Limited Partner Status for SECA Tax Exemption Requires Functional Analysis, Tax Court Holds
The U.S. Tax Court on November 28 held that nominally being a “limited partner” in a state law limited partnership is insufficient to qualify for the statutory exemption from self-employment (SECA) tax for limited partners (Soroban Capital Partners v. Commissioner, 161 T.C. No. 12). Rather, the court agreed with the government that the statutory exemption requires a functional analysis of whether a partner was, in fact, active in the business of the partnership and a “limited partner” in name only.
SECA Tax Exemption for Limited Partners
Under Internal Revenue Code Section 1402(a)(13), the distributive share of partnership income allocable to a limited partner is generally not subject to SECA tax, other than for guaranteed payments for services rendered. However, the statute does not define “limited partner,” and proposed regulations issued in 1997 that attempted to clarify the rules around the limited partner exclusion have never been finalized.
In recent years, courts have held – in favor of the IRS – that members in limited liability companies (LLCs) and partners in limited liability partnerships (LLPs) that are active in the entity’s trade or business are ineligible for the SECA tax exemption.
Despite these IRS successes, some – including the taxpayer in the current case – continued to claim that state law controls in defining “limited partner” in the case of a state law limited partnership. If the court held in favor of these taxpayers, limited partners in state law limited partnerships – even active limited partners – could be eligible for the SECA tax exemption. This specific issue – i.e., the application of the exemption in the case of a state law limited partnership – had not previously been addressed by the courts.

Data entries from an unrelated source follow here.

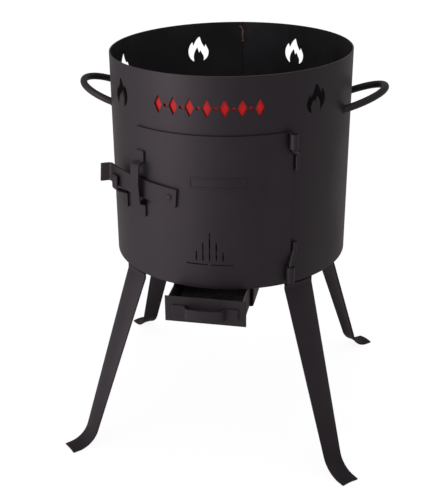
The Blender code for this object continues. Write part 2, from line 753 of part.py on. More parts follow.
def add_rivet_hole(bm):
    """Add the hole for the latch rivet to a cutter's bmesh."""
    radius = RIVET_RADIUS + PIN_RUNNING_GAP
    depth = LEVER_OUTSIDE - DOOR_INSIDE + 2 * CUT_OVERRUN
    made = bmesh.ops.create_cone(
        bm, cap_ends=True, segments=20, radius1=radius, radius2=radius, depth=depth)["verts"]
    lay = Matrix.Rotation(math.radians(90), 4, "X")
    seat = Matrix.Translation(OUTWARD * (LEVER_OUTSIDE + DOOR_INSIDE) / 2 + Z_AXIS * LEVER_Z)
    bmesh.ops.transform(bm, matrix=turn_z(LEVER_ANGLE) @ seat @ lay, verts=made)


def frame_ridge():
    """Raised rectangle on the door, a plain frame with nothing in it."""
    half = math.degrees(FRAME_WIDTH / 2 / DOOR_OUTSIDE)
    low = DOOR_BOTTOM_Z + FRAME_RISE
    ridge = curved_plate(
        "frame_ridge", DOOR_OUTSIDE - DOOR_SHEET / 2, DOOR_SHEET / 2 + FRAME_LIFT,
        (FRAME_ANGLE - half, FRAME_ANGLE + half), (low, low + FRAME_HEIGHT), CUTTERS)
    inner = half - math.degrees(FRAME_RIDGE / DOOR_OUTSIDE)
    hollow = curved_plate(
        "frame_hollow", DOOR_INSIDE - CUT_OVERRUN, DOOR_SHEET + 2 * CUT_OVERRUN,
        (FRAME_ANGLE - inner, FRAME_ANGLE + inner),
        (low + FRAME_RIDGE, low + FRAME_HEIGHT - FRAME_RIDGE), CUTTERS)
    for thing in (ridge, hollow):
        thing.hide_render = True
        thing.display_type = "WIRE"
    boolean(ridge, hollow)
    return ridge


def make_door(axis):
    """Rolled door sheet that overlaps the fire opening, with its slots and pressed frame."""
    door = curved_plate(
        "door_panel", DOOR_INSIDE, DOOR_SHEET, (-DOOR_HALF_ANGLE, DOOR_HALF_ANGLE), (DOOR_BOTTOM_Z, DOOR_TOP_Z))
    boolean(door, frame_ridge(), "UNION")
    bm = bmesh.new()
    add_slots(bm)
    add_rivet_hole(bm)
    boolean(door, make_cutter(bm, "door_holes"))
    smooth(door)
    paint(door, BLACK_PAINT)
    hang(door, axis)


def sleeve_spans():
    """Name, bottom and top of each hinge sleeve."""
    top_end = DOOR_TOP_Z - SLEEVE_END_MARGIN
    bottom_end = DOOR_BOTTOM_Z + SLEEVE_END_MARGIN
    return (
        ("hinge_sleeve_top", top_end - SLEEVE_LENGTH_TOP, top_end),
        ("hinge_sleeve_bottom", bottom_end, bottom_end + SLEEVE_LENGTH_BOTTOM),
    )


def make_sleeves(axis):
    """Two tubes welded along the door's right edge."""
    bore = PIN_RADIUS + PIN_RUNNING_GAP
    for name, low, high in sleeve_spans():
        half = (high - low) / 2
        profile = ((SLEEVE_RADIUS, half), (SLEEVE_RADIUS, -half), (bore, -half), (bore, half))
        sleeve = turned(name, profile, 28, closed=True)
        sleeve.location = hinge_point((low + high) / 2)
        smooth(sleeve, 40)
        paint(sleeve, BLACK_PAINT)
        hang(sleeve, axis)


def make_pins():
    """Two cranked rods welded to the drum. The top one points up, the bottom one down, so both hold the door."""
    weld_radius = DRUM_RADIUS + SEAT_GAP + PIN_RADIUS
    weld_angle = HINGE_ANGLE + math.degrees(PIN_SIDE_STEP / weld_radius)
    spans = sleeve_spans()
    ends = (
        ("hinge_pin_top", spans[0][1], 1, PIN_JOGGLE_RISE_TOP, PIN_WELD_LENGTH_TOP),
        ("hinge_pin_bottom", spans[1][2], -1, PIN_JOGGLE_RISE_BOTTOM, PIN_WELD_LENGTH_BOTTOM),
    )
    for name, mouth, inward, rise, weld_length in ends:
        tip = mouth + inward * PIN_REACH
        neck = mouth - inward * PIN_NECK
        landing = neck - inward * rise
        corners = [
            hinge_point(tip),
            hinge_point(neck),
            wall_point(weld_angle, weld_radius, landing),
            wall_point(weld_angle, weld_radius, landing - inward * weld_length),
        ]
        pin = rod(name, rounded_path(corners, PIN_BEND), PIN_RADIUS)
        paint(pin, BLACK_PAINT)


def strap_axes():
    """Axes for a strap bent in the plane of the drum's axis: out from it, up, and across."""
    return OUTWARD, Z_AXIS, X_AXIS


def make_guide(axis):
    """Bowed strap on the door that the latch lever slides behind."""
    foot_out = DOOR_OUTSIDE + SEAT_GAP + STRAP_THICKNESS / 2
    end_out, middle_out = foot_out + GUIDE_OUT_END, foot_out + GUIDE_OUT_MIDDLE
    low = DRUM_BOTTOM_Z + GUIDE_BOTTOM_RISE + STRAP_THICKNESS
    high = low + GUIDE_LENGTH
    corners = [
        Vector((foot_out, low)),
        Vector((foot_out, low + GUIDE_FOOT)),
        Vector((end_out, low + GUIDE_FOOT + GUIDE_STEP)),
        Vector((middle_out, (low + high) / 2 + GUIDE_STEP)),
        Vector((end_out, high - GUIDE_FOOT - GUIDE_STEP + STRAP_THICKNESS)),
        Vector((foot_out, high - GUIDE_FOOT + STRAP_THICKNESS)),
        Vector((foot_out, high)),
    ]
    guide = bent_strip("latch_guide", rounded_path(corners, STRAP_BEND), STRAP_WIDTH, STRAP_THICKNESS, strap_axes())
    guide.rotation_euler.z = math.radians(GUIDE_ANGLE)
    smooth(guide)
    paint(guide, BLACK_PAINT)
    hang(guide, axis)


def catch_seat():
    """Angle of the catch on the drum, and the distance from the axis at which its hook clears the lever."""
    turn = CATCH_REACH / LEVER_BEND_RADIUS
    left = LEVER_BEND_RADIUS * math.sin(turn) * math.cos(math.radians(LEVER_TILT))
    ahead = LEVER_INSIDE + LEVER_THICKNESS / 2 - LEVER_BEND_RADIUS * (1 - math.cos(turn))
    swing = math.atan2(left, ahead)
    lean = abs(swing - turn)
    lever_face = math.hypot(left, ahead) + LEVER_THICKNESS / 2 / math.cos(lean)
    hook_out = lever_face + STRAP_WIDTH / 2 * math.tan(lean) + CATCH_LEVER_GAP + STRAP_THICKNESS / 2
    return LEVER_ANGLE - math.degrees(swing), hook_out


def make_catch():
    """Upward hook on the drum that the latch lever drops behind."""
    angle, hook_out = catch_seat()
    foot_out = DRUM_RADIUS + SEAT_GAP + STRAP_THICKNESS / 2
    low = DRUM_BOTTOM_Z + CATCH_BOTTOM_RISE
    corners = [
        Vector((foot_out, low)),
        Vector((foot_out, low + CATCH_FOOT)),
        Vector((hook_out, low + CATCH_FOOT + CATCH_STEP)),
        Vector((hook_out, low + CATCH_HEIGHT)),
    ]
    catch = bent_strip("latch_catch", rounded_path(corners, STRAP_BEND), STRAP_WIDTH, STRAP_THICKNESS, strap_axes())
    catch.rotation_euler.z = math.radians(angle)
    smooth(catch)
    paint(catch, BLACK_PAINT)


def lever_path():
    """Middle line of the lever from its tail, to the left and outward from the pivot."""
    straight = [Vector((-LEVER_TAIL, 0)), Vector((0, 0))]
    steps = 14
    sweep = LEVER_LENGTH / LEVER_BEND_RADIUS
    arc = []
    for step in range(1, steps + 1):
        turn = sweep * step / steps
        arc.append(Vector((math.sin(turn), math.cos(turn) - 1)) * LEVER_BEND_RADIUS)
    end = arc[-1]
    pivot_out = LEVER_INSIDE + LEVER_THICKNESS / 2
    radial = Vector((end.x, end.y + pivot_out)).normalized()
    tab = rounded_path([arc[-2], end, end + radial * LEVER_TAB], LEVER_TAB_BEND)
    return straight + arc[:-2] + tab


def make_lever(axis):
    """Flat lever that turns on the rivet and drops into the catch."""
    axes = (-X_AXIS, OUTWARD, Z_AXIS)
    lever = bent_strip("latch_lever", lever_path(), LEVER_WIDTH, LEVER_THICKNESS, axes)
    pivot = wall_point(LEVER_ANGLE, LEVER_INSIDE + LEVER_THICKNESS / 2, LEVER_Z)
    lever.location = pivot
    lever.rotation_euler = (0, math.radians(LEVER_TILT), math.radians(LEVER_ANGLE))
    bm = bmesh.new()
    add_rivet_hole(bm)
    boolean(lever, make_cutter(bm, "lever_hole"))
    smooth(lever)
    paint(lever, BLACK_PAINT)
    hang(lever, pivot_empty("latch_pivot", pivot, axis))


def make_rivet(axis):
    """Rivet through the door and the lever, with a head on each side."""
    inner = DOOR_INSIDE - SEAT_GAP
    outer = LEVER_OUTSIDE + SEAT_GAP
    crown_radius = RIVET_HEAD_RADIUS * RIVET_CROWN_SHARES[0]
    crown_height = RIVET_HEAD_HEIGHT * RIVET_CROWN_SHARES[1]
    profile = (
        (0, outer + RIVET_HEAD_HEIGHT),
        (crown_radius, outer + crown_height),
        (RIVET_HEAD_RADIUS, outer),
        (RIVET_RADIUS, outer),
        (RIVET_RADIUS, inner),
        (RIVET_HEAD_RADIUS, inner),
        (crown_radius, inner - crown_height),
        (0, inner - RIVET_HEAD_HEIGHT),
    )
    rivet = turned("latch_rivet", profile, 24)
    rivet.rotation_euler = (math.radians(90), 0, math.radians(LEVER_ANGLE))
    rivet.location = Z_AXIS * LEVER_Z
    smooth(rivet, 40)
    paint(rivet, BLACK_PAINT)
    hang(rivet, axis)


def turn_under(thing):
    """Turn a piece under the drum, with its place, about the drum's axis."""
    thing.location = turn_z(UNDER_TURN) @ thing.location
    thing.rotation_euler.z = math.radians(UNDER_TURN)


def make_rails():
    """Two rails under the drum's floor. Each has a lip that carries the drawer."""
    web = RAIL_HALF_GAP + RAIL_THICKNESS / 2
    low = RAIL_BOTTOM_Z + RAIL_THICKNESS / 2
    for name, side in (("drawer_rail_right", 1), ("drawer_rail_left", -1)):
        corners = [
            Vector((side * web, RAIL_TOP_Z)),
            Vector((side * web, low)),
            Vector((side * (web - RAIL_LIP), low)),
        ]
        path = rounded_path(corners, RAIL_BEND)
        rail = bent_strip(name, path, RAIL_LENGTH, RAIL_THICKNESS, (X_AXIS, Z_AXIS, Y_AXIS))
        rail.location.y = RAIL_FRONT_Y + RAIL_LENGTH / 2
        turn_under(rail)
        smooth(rail)
        paint(rail, BLACK_PAINT)


def make_tray(axis):
    """Folded ash tray, open at the top."""
    bm = bmesh.new()
    add_box(
        bm, (-TRAY_HALF_WIDTH, TRAY_FRONT_Y, TRAY_BOTTOM_Z),
        (TRAY_HALF_WIDTH, TRAY_FRONT_Y + TRAY_LENGTH, TRAY_TOP_Z))
    lid = max(bm.faces, key=lambda face: face.calc_center_median().z)
    bmesh.ops.delete(bm, geom=[lid], context="FACES_ONLY")
    tray = mesh_from(bm, "ash_tray")
    thicken(tray, TRAY_SHEET, -1)
    turn_under(tray)
    paint(tray, BLACK_PAINT)
    hang(tray, axis)


def make_drawer_front(axis):
    """Drawer front, wider than the tray, so that it stops against the rails."""
    half = RAIL_HALF_GAP + DRAWER_FRONT_MARGIN
    bm = bmesh.new()
    add_box(
        bm, (-half, DRAWER_FRONT_Y, TRAY_BOTTOM_Z - DRAWER_FRONT_DROP),
        (half, DRAWER_FRONT_Y + DRAWER_FRONT_SHEET, TRAY_TOP_Z + DRAWER_FRONT_RISE))
    front = mesh_from(bm, "drawer_front")
    round_edges(front, DRAWER_FRONT_BEVEL)
    turn_under(front)
    smooth(front)
    paint(front, BLACK_PAINT)
    hang(front, axis)


def make_pull(axis):
    """Bowed strap handle on the drawer front."""
    foot = PULL_THICKNESS / 2 + SEAT_GAP
    inner = PULL_HALF_LENGTH - PULL_FOOT
    half = [
        Vector((PULL_HALF_LENGTH, foot)),
        Vector((inner, foot)),
        Vector((inner - PULL_SHOULDER, foot + PULL_SHOULDER_OUT)),
    ]
    corners = [Vector((-point.x, point.y)) for point in half]
    corners.append(Vector((0, foot + PULL_OUT - PULL_THICKNESS / 2)))
    corners.extend(reversed(half))
    pull = bent_strip(
        "drawer_pull", rounded_path(corners, PULL_BEND), PULL_HEIGHT, PULL_THICKNESS, (X_AXIS, OUTWARD, Z_AXIS))
    pull.location.y = DRAWER_FRONT_Y
    pull.location.z = (TRAY_BOTTOM_Z + TRAY_TOP_Z) / 2 - PULL_DROP
    turn_under(pull)
    smooth(pull)
    paint(pull, BLACK_PAINT)
    hang(pull, axis)


def main():
    """Build the whole stove."""
    make_drum()
    make_red_strip()
    make_legs()
    make_bottom_plate()
    make_grate()
    make_handles()
    door_axis = pivot_empty("door_hinge", hinge_point((DOOR_BOTTOM_Z + DOOR_TOP_Z) / 2))
    make_door(door_axis)
    make_sleeves(door_axis)
    make_pins()
    make_guide(door_axis)
    make_catch()
    make_lever(door_axis)
    make_rivet(door_axis)
    make_rails()
    drawer_slide = pivot_empty(
        "drawer_slide", turn_z(UNDER_TURN) @ (OUTWARD * -DRAWER_FRONT_Y + Z_AXIS * TRAY_BOTTOM_Z))
    make_tray(drawer_slide)
    make_drawer_front(drawer_slide)
    make_pull(drawer_slide)


main()
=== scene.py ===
"""Looks of the cauldron stove: paint, enamel, steel, welds, smooth rods, studio and camera.

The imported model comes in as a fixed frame, in metres, +Z up, with the stove's front at -Y.
An angle on the drum is measured from the front, in degrees, positive towards +X.
"""

import logging
import math
from collections.abc import Callable, Sequence
from dataclasses import dataclass, field
from enum import Enum

import bmesh
import bpy
from mathutils import Matrix, Vector


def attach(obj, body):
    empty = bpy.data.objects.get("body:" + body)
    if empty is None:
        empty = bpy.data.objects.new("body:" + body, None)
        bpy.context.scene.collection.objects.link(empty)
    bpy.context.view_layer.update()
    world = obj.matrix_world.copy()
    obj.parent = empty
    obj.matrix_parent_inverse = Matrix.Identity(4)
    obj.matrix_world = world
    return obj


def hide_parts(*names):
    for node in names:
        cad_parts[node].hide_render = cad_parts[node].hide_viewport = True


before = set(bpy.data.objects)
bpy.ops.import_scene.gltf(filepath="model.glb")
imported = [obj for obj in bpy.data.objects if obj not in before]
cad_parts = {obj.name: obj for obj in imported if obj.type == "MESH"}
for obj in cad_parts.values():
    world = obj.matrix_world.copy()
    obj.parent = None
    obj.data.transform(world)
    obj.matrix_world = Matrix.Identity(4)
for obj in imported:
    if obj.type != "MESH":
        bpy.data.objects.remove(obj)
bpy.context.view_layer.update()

log = logging.getLogger("stove")

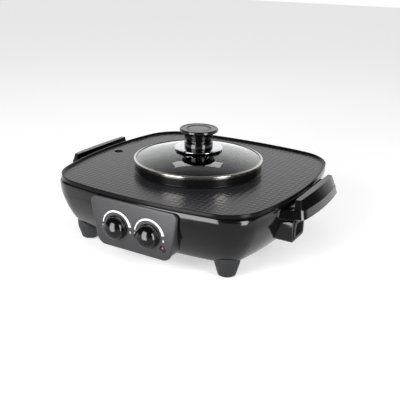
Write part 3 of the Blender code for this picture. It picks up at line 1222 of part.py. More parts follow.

Soroban Capital Partners’ Position and IRS Challenge
The Soroban Capital Partners litigation filed with the Tax Court involves a New York hedge fund management company formed as a Delaware limited partnership. The taxpayers challenged the IRS’s characterization of partnership net income as net earnings from self-employment subject to SECA tax. According to the facts presented, each of the three individual limited partners spent between 2,300 and 2,500 hours working for Soroban, its general partner and various affiliates – suggesting that the limited partners were “active participants” in the partnership’s business. For the years at issue, Soroban was subject to the TEFRA audit and litigation procedures.
In its March 2 objection to the taxpayers’ motion for summary judgment, the government contended that the term “limited partner” is a federal tax concept that is determined based on the actions of the partners – not the type of state law entity. Citing previous cases, the government asserted that the determination of limited partner status is a “facts and circumstances inquiry” that requires a “functional analysis.” The taxpayers in Soroban, on the other hand, argued that such a functional analysis does not apply in the case of a state law limited partnership and that, in the case of these partnerships, limited partner status is determined by state law.
Under the functional analysis adopted by the Tax Court in previous cases (not involving state law limited partnerships), to determine who is a limited partner, the court looks at the relationship of the owner to the entity’s business and the factual nature of services the owner provides to the entity’s operations.
Tax Court’s Analysis
To answer the question of whether Soroban’s net earnings from self-employment should include its limited partners’ distributive shares of ordinary business income, the court turned first to two preliminary questions:
- What is the scope of the Section 1402(a)(13) SECA tax exemption for “a limited partner, as such”?
- If the exemption requires looking through to the limited partner’s role in the partnership, does that inquiry concern a partnership item to be resolved in a TEFRA partnership-level proceeding?
With respect to the scope of the exemption – noting that neither the statute nor regulations define “limited partner” – the court highlighted that the statute expressly applies the exemption to “a limited partner, as such”. In interpreting statutes, the court explained that it looks at the ordinary meaning of the terms and that it must avoid rendering any words or clauses to be meaningless. Thus, the court interpreted the addition of the words “as such” to signify that Congress intended the exemption to apply to something more specific than a “limited partner” in name only.
Disagreeing with the taxpayers’ reading of the legislative history, the court further concluded that the legislative history supports interpreting the exemption as being intended only for passive investors.
Having concluded that a functional analysis is necessary to determine limited partner status for purposes of the exemption, the court turned to whether this inquiry concerned a “partnership item” under the applicable TEFRA procedures. The court explained that partnership items are those that (1) are required to be taken into account for the partnership tax year under subtitle A of the Internal Revenue Code and (2) are more properly determined at the partnership level.
The court stated the first prong is easily resolved – subtitle A generally requires partnerships to state the amounts of income that would be net earnings from self-employment in the hands of the recipients. The court further determined the second prong was satisfied, stating that a functional analysis of the partners’ activities involves factual determinations that are necessary to determine Soroban’s aggregate amount of net earnings from self-employment.
Accordingly, the court held that a functional analysis applies to determine whether a partner in a state law limited partnership is a “limited partner” for SECA tax exemption purposes, and, for a TEFRA partnership, that inquiry concerns a partnership item subject to a TEFRA proceeding.